As the outside world gets ever darker, a romance blossoms between Krista (Purvis), the star of the circus, and Gerhard (Owen), a member of the Nazi party. While the circus troupe itself is fictional, the show takes an unflinching look at the Nazis’ persecution of disabled people, with the play set in the same year as a law was passed by the party legalising their forced sterilisation. In total, an estimated 250,000 disabled people were murdered under the Nazi regime.
It was a few years ago when playwright Hattie Naylor began working on the script, after watching Tod Browning’s 1932 film Freaks, about a fictional American circus troupe that included disabled performers. The film, she says, was “really pivotal and seminal, in that the disabled people in that show are portrayed as heroes”. Naylor initially planned to write a play based on Freaks, but was unable to secure the rights. Instead, she decided to research traveling circuses in Nazi Germany, inspired by the stories she came across. She found, for example, that some disabled performers were smuggled to safety out of the country via circus networks.
This historical research informed her script, with Extraordinary Bodies’ Jamie Beddard brought on as a co-writer a couple of weeks in, incorporating his own perspectives as a disabled person. “In Waldo’s Circus, the skills rather than physicality or appearance of our performers are highlighted,” says Beddard. “The differing perceptions of ‘freaks’, whether othering or reclaiming, is inevitably part of Waldo’s Circus and inherent to the experience of disability. However, this is peripheral rather than central to our story.” The show, he says, is a “warning of what can happen, really easily”. With the play set during the Holocaust, a Jewish advisory group has been consulted throughout the process and helped to develop the script.
The production also features an original score by the composer Charles Hazlewood, artistic director of Paraorchestra, an orchestra of professional disabled and non-disabled musicians. “It brings elements of punk, it brings elements of funk, it brings elements of disco,” says Alwen of the score. “So it is very eclectic.” Drummer Jonny Leitch adds: “We’re gonna have a lot of synths and chaos!”
Leitch, an accomplished aerialist, also stars as trapeze artist Renée, who is disabled and queer. For disabled performers such as Leitch and Purvis, the production is of personal significance. “Me and Abbie [Purvis] have talked in the past of [how] we both had exactly the same experience of half a sentence in history class in school being our disabled history,” he says. “That’s it. And it was a very throwaway, kind of weird line.” Waldo’s Circus, he says, presents “the opportunity to tell that, and give weight to these characters, but honestly there is so much inspiration from – there has to be so much inspiration – from real life”.

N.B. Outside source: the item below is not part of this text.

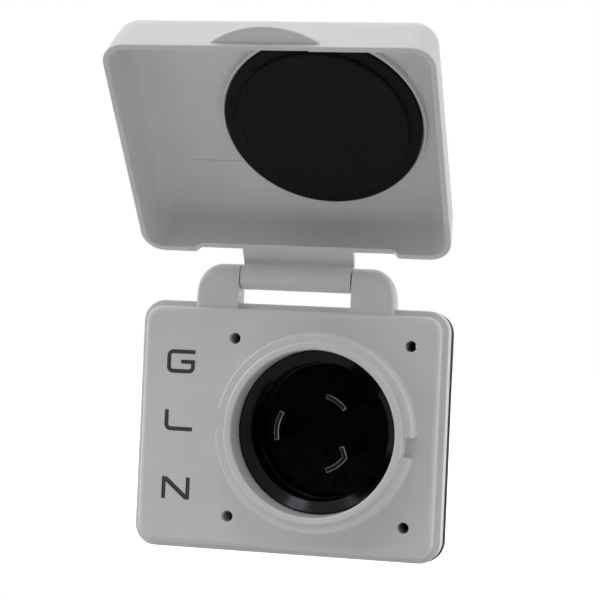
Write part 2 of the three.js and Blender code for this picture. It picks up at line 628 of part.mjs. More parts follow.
function terminalBlock() {
  const body = rodY(INLET_X, 0, CORE_R, BLOCK_Y, BLOCK_BACK_Y, ROUND);
  const wells = BLADES.map((blade) => radialBox(
    blade.angle, padInner(blade) - RUN, PAD_OUT + RUN, BLOCK_Y - CUT, BLOCK_BACK_Y + CUT, PAD_W + 2 * RUN));
  return cutAll(body, [...wells, ...blockScrewHoles(BLOCK_Y - CUT, BLOCK_BACK_Y + CUT)]);
}

function blockScrew(angle) {
  const [x, z] = onCircle(BLOCK_SCREW_R, angle);
  return screwY(BLOCK_SCREW, x, z, BLOCK_BACK_Y + GAP);
}

// ---- rear cover and cable clamp --------------------------------------------------------------
// The saddle hangs from the end of the cover and holds the cable from below.
function clampSaddle() {
  const half = CLAMP_SPAN / 2;
  const bottom = -(SADDLE_CUT_R - CUT + SADDLE_T);
  const web = SADDLE_T / 2 - CUT;
  const y1 = CLAMP_Y + CLAMP_LONG;
  const tongue = box(INLET_X - half, INLET_X + half, COVER_END_Y - CUT, y1, bottom, bottom + web);
  const block = box(INLET_X - half, INLET_X + half, CLAMP_Y, y1, bottom, bottom + SADDLE_T);
  return tongue.add(block);
}

function clampScrewPlaces() {
  return [-CLAMP_SCREW_X, CLAMP_SCREW_X].map((x) => [INLET_X + x, CLAMP_Y + CLAMP_LONG / 2]);
}

function clampScrewTop() {
  return SADDLE_CUT_R - CUT + CLAMP_BAR_T;
}

function rearCover() {
  const body = turned([
    [COVER_IN_R, COVER_Y], [FLANGE_R, COVER_Y], [FLANGE_R, COVER_Y + FLANGE_T],
    [COVER_OUT_R, COVER_Y + FLANGE_T], [COVER_OUT_R, COVER_END_Y - CUT], [COVER_OUT_R - CUT, COVER_END_Y],
    [CABLE_R + GROMMET_WALL + GAP, COVER_END_Y], [CABLE_R + GROMMET_WALL + GAP, COVER_END_Y - COVER_END_T],
    [COVER_IN_R, COVER_END_Y - COVER_END_T], [COVER_IN_R, COVER_Y],
  ]).add(clampSaddle());
  const holes = clampScrewPlaces().map(([x, y]) => rodZ(
    x, y, CLAMP_SCREW.shank + GAP, clampScrewTop() - CLAMP_SCREW.length - GAP, CABLE_R));
  const channel = rodY(INLET_X, 0, SADDLE_CUT_R, CLAMP_Y - CUT, CLAMP_Y + CLAMP_LONG + CUT, 2 * SMALL);
  return cutAll(body, [channel, ...holes, ...coverScrewHoles(COVER_Y - CUT, COVER_Y + FLANGE_T + CUT)]);
}

function cableClamp() {
  const half = CLAMP_SPAN / 2;
  const z = SADDLE_CUT_R - CUT - CUT;
  const bar = box(INLET_X - half, INLET_X + half, CLAMP_Y, CLAMP_Y + CLAMP_LONG, z, clampScrewTop() - GAP);
  const channel = rodY(INLET_X, 0, SADDLE_CUT_R, CLAMP_Y - CUT, CLAMP_Y + CLAMP_LONG + CUT, 2 * SMALL);
  const holes = clampScrewPlaces().map(([x, y]) => rodZ(x, y, CLAMP_SCREW.shank + GAP, 0, 2 * SADDLE_CUT_R));
  return cutAll(bar, [channel, ...holes]);
}

function cableGrommet() {
  const neck = CABLE_R + GROMMET_WALL;
  const lip = neck + GROMMET_LIP;
  const [y0, y1] = [COVER_END_Y - COVER_END_T - GAP, COVER_END_Y + GAP];
  return turned([
    [CABLE_R, y0 - GROMMET_LIP_T], [lip, y0 - GROMMET_LIP_T], [lip, y0], [neck, y0], [neck, y1],
    [lip, y1], [lip, y1 + GROMMET_LIP_T], [CABLE_R, y1 + GROMMET_LIP_T], [CABLE_R, y0 - GROMMET_LIP_T],
  ], 2 * SMALL);
}

function coverScrew(angle) {
  const [x, z] = onCircle(COVER_SCREW_R, angle);
  return screwY(COVER_SCREW, x, z, COVER_Y + FLANGE_T + GAP);
}

// ---- finishes ---------------------------------------------------------------------------------
function finish(color, roughness, metalness = 0) {
  return new THREE.MeshStandardMaterial({ color, roughness, metalness });
}

const WHITE_PLASTIC = finish(0xe8e8e6, 0.42);
const BLACK_NYLON = finish(0x0c0c0d, 0.3);
const GREY_PHENOLIC = finish(0x2a2a2c, 0.55);
const FOAM = finish(0x161616, 0.9);
const RUBBER = finish(0x1b1b1b, 0.7);
const NICKEL = finish(0xb9b4a8, 0.28, 1);
const STEEL = finish(0xa9abad, 0.35, 1);
const SCREW_FINISH = {
  line: finish(0xc49a4a, 0.3, 1), neutral: finish(0xc7c7c4, 0.3, 1), earth: finish(0x2f7a3a, 0.4, 1),
};

// ---- assembly ---------------------------------------------------------------------------------
function piece(name, body, material) {
  const { vertProperties, triVerts } = body.getMesh();
  const geometry = new THREE.BufferGeometry();
  geometry.setAttribute('position', new THREE.BufferAttribute(new Float32Array(vertProperties), 3));
  geometry.setIndex(new THREE.BufferAttribute(new Uint32Array(triVerts), 1));
  geometry.computeVertexNormals();
  const mesh = new THREE.Mesh(geometry, material);
  mesh.name = name;
  return mesh;
}

// Pieces that swing on the hinge, drawn shut and turned open about the hinge axis.
function hinged(meshes) {
  const swing = new THREE.Group();
  swing.position.set(0, HINGE_Y, HINGE_Z);
  swing.rotation.x = -rad(LID_OPEN);
  for (const mesh of meshes) {
    mesh.position.set(0, -HINGE_Y, -HINGE_Z);
    swing.add(mesh);
  }
  return swing;
}

const inletBox = new THREE.Group();
inletBox.add(
  piece('base_plate', basePlate(), WHITE_PLASTIC),
  piece('mounting_gasket', mountingGasket(), FOAM),
  hinged([piece('lid', lid(), WHITE_PLASTIC), piece('lid_seal', lidSeal(), RUBBER)]),
  piece('hinge_pin', hingePin(), STEEL),
  piece('sealing_ring', sealingRing(), RUBBER),
  piece('inlet_shell', inletShell(), BLACK_NYLON),
  piece('contact_carrier', contactCarrier(), GREY_PHENOLIC),
  piece('terminal_block', terminalBlock(), GREY_PHENOLIC),
  piece('rear_cover', rearCover(), BLACK_NYLON),
  piece('cable_grommet', cableGrommet(), RUBBER),
  piece('cable_clamp', cableClamp(), BLACK_NYLON),
);
for (const blade of BLADES) {
  inletBox.add(
    piece(`blade_${blade.name}`, bladePiece(blade), NICKEL),
    piece(`wire_clamp_${blade.name}`, clampPlate(blade), STEEL),
    piece(`terminal_screw_${blade.name}`, terminalScrew(blade), SCREW_FINISH[blade.name]),
  );
}
BLOCK_SCREW_ANGLES.forEach((angle, i) => {
  inletBox.add(piece(`block_screw_${i + 1}`, blockScrew(angle), STEEL));
});
COVER_SCREW_ANGLES.forEach((angle, i) => {
  inletBox.add(piece(`cover_screw_${i + 1}`, coverScrew(angle), STEEL));
});
clampScrewPlaces().forEach(([x, y], i) => {
  inletBox.add(piece(`clamp_screw_${i + 1}`, screwZ(CLAMP_SCREW, x, y, clampScrewTop()), STEEL));
});

export default inletBox;
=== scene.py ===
"""Looks of the generator inlet box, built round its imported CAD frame.

Sizes are in millimetres in the frame's own directions: X to the right, Z up, and the front of the
box towards -Y. Each piece is scaled to metres when it is dressed.
"""

from __future__ import annotations

import logging
import math
from dataclasses import dataclass
from enum import Enum
from typing import Any, Iterable, Sequence

import bmesh
import bpy
from mathutils import Matrix, Vector


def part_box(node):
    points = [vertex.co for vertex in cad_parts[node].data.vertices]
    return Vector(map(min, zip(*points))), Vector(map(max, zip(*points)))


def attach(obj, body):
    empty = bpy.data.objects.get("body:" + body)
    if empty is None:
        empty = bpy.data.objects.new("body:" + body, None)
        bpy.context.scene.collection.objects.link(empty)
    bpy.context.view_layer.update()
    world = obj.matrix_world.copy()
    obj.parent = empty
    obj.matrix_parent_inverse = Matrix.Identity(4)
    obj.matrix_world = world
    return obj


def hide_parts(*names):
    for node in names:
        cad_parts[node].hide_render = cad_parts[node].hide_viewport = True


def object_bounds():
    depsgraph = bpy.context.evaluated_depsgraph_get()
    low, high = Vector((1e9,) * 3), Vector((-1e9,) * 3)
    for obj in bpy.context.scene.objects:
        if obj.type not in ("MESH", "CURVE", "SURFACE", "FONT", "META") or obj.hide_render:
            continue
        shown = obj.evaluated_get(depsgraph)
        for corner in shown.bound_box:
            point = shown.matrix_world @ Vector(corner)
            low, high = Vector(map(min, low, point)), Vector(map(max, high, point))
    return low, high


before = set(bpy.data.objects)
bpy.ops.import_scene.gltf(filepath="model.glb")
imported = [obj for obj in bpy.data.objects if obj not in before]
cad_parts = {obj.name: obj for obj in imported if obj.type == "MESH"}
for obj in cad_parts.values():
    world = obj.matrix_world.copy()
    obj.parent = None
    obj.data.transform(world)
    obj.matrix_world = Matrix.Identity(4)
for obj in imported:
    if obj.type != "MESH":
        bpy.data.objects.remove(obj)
CAD_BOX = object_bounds()

log = logging.getLogger("inlet_box")

MM = 0.001
RING_BOX, PIN_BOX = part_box("sealing_ring"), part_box("hinge_pin")
INLET_X = (RING_BOX[0].x + RING_BOX[1].x) / 2 / MM
HINGE_Y, HINGE_Z = [(PIN_BOX[0][i] + PIN_BOX[1][i]) / 2 / MM for i in (1, 2)]
LID_OPEN = math.radians(136.5)  # from shut
SHARP = math.radians(38)  # faces that meet at more than this keep a hard edge

Point = tuple[float, float, float]
Flat = tuple[float, float]
Ring = list[bmesh.types.BMVert]
Rows = Sequence[tuple[Iterable[Flat], float]]
Piece = bpy.types.Object
Tree = bpy.types.NodeTree
Socket = bpy.types.NodeSocket

# A quarter turn about Z lays a turned part along X. One about X stands it up, its +Y end at the top.
ALONG_X = Matrix.Rotation(math.pi / 2, 4, "Z")
STOOD_UP = Matrix.Rotation(math.pi / 2, 4, "X")
ON_PIN = Matrix.Translation((0, HINGE_Y, HINGE_Z)) @ ALONG_X


class Join(Enum):
    """How one solid is joined with another."""

    ADD = "UNION"
    CUT = "DIFFERENCE"


class Body(Enum):
    """The CAD bodies that pieces ride on."""

    BOX = "box"
    LID = "lid"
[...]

For that reason, it has been difficult, too. “Just doing research, and going through some of the scenes, it’s hard – we really want an audience to get that,” Leitch continues. It is, he says, “my history, not from the 1930s, this is my history in parts from way later, even now”.
When it comes to disabled history, Purvis says, “no one ever speaks about it”. There was also a personal connection to her character. “What drove me to the project was the relationship between Krista and Gerhard,” she says. “Because I come from a mum who was small, and a dad who was average height. And, it’s like, that story has never been told.” Purvis hopes that audiences seeing diverse relationships on stage will mean “it’s gonna become normal if you see it, so it’s fun to be part of that”. Owen, meanwhile, hopes “it challenges audiences to think differently, and get rid of any stigma that they might have, and just strip everything back because it’s a human story, and it’s passionate and beautiful”.
The experiences of disabled and non-disabled performers have also informed the production. For the co-director Claire Hodgson, also co-founder of Extraordinary Bodies, this collaboration is key to ensuring “that multitude of experience” which, she says, is needed to “really make sure that what we’re saying is authentic and true. People aren’t there only as performers, they’re there as people with lived experience of the identities that we’re portraying. So that people can say: ‘This doesn’t feel right, this doesn’t feel true.’ There are Jewish artists, there are disabled artists, there are deaf artists.”
This awareness extends to the set itself: for example, Purvis’s aerial harp and Leitch’s trapeze were made bespoke to suit the performers’ needs. All performances will be “chilled”, so audience members can leave for breaks or the toilet, along with being BSL interpreted, captioned and audio described. “If you want your audience to reflect the diversity on stage, you have to reflect that back to your audience,” adds Alwen. “If we want to change who accesses these buildings, who sees this work, you also have to make those changes on stage or else people won’t see the work as being relevant.”
What does Purvis want people to take away from the show? “For the audience to witness something that isn’t necessarily ever told,” she says.
For his part, writer Beddard wants to highlight the skills of disabled people and what they can bring to the stage. “I’ve always been keen on shining light into the shadows – and disabled people, their talents and stories are often confined to the shadows,” he says. “Art should be about exploring new perspectives, so those previously marginalised are in the box seat to deliver.” In the end, he hopes it will be an enthralling evening that prompts the audience to reflect: “I am keen the audience are entertained and provoked. Provoked to think afresh about the themes of the shows, the talents before them and, ultimately, the world we all coexist in.”
Waldo’s Circus of Magic & Terror is at Bristol Old Vic, 11 March to 1 April; touring to 7 June.